I think many people just can’t separate “I didn’t like what they *did* with that concept” from “I didn’t like that concept.”

Vic left a whole lot to be desired (and I hate to say it but a lot of it falls on Darren’s weak performance). But I think it was an interesting concept.

OK, I give you that it has been some time since I’ve seen the episode. So I was just making a general statement regarding it could have been filled by another character. At any rate… What can I say? Not a fan of man made sentience. It’s a recipe for disaster. And many a writer has used it to create disaster in other works. For good reason.

and the whole idea of nog wanting to disappear into the nostalgia of 60s vegas.

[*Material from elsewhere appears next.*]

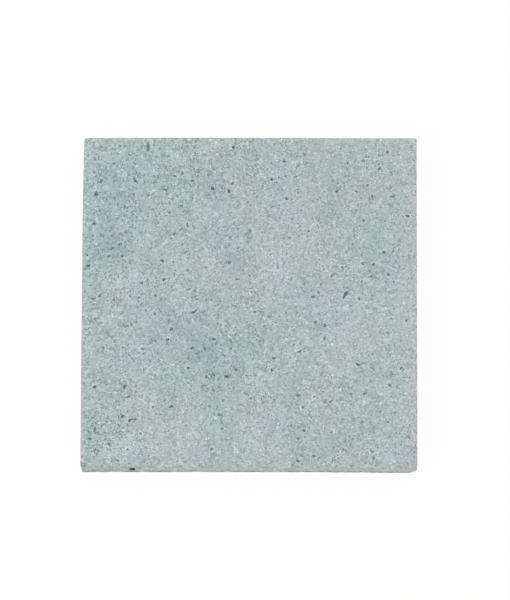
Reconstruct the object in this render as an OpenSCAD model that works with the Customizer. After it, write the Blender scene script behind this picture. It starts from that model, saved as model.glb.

and then the show has sisko rejecting the vegas era as it does not acknowledge the racism of the time, legacy of his time as benny russell.

Great!

Funny how DS9 was my least favorite series during its seven year run. I missed so many seasons of the show, so with no Trek on TV between Enterprise and Disco, watching DS9 in syndication was like watching a brand new series. Over the years, it has really grown on me – mainly because of the writing, interesting plots and character development. I know there were only limited “new worlds and new civilizations”, the show really became a serialization over much of the last 2-3 years, there was lots of conflict in Starfleet and they introduced more “dark” stories with Section 31, the Dominion war and the mirror universe. That said, even though it was so different than the idealized world of TOS and TNG, today I probably like it as much as I liked TNG. Looking forward to seeing the documentary.

Spike tv was always playing DS9, the first network for men

Been looking forward to this for so long, can’t wait to finally see it!

I really hope there are some HD SFX shots included in that restored footage.

I never got the whole “Vic Fontaine rise to celebrity status deal” in Trek fandom for James Darren?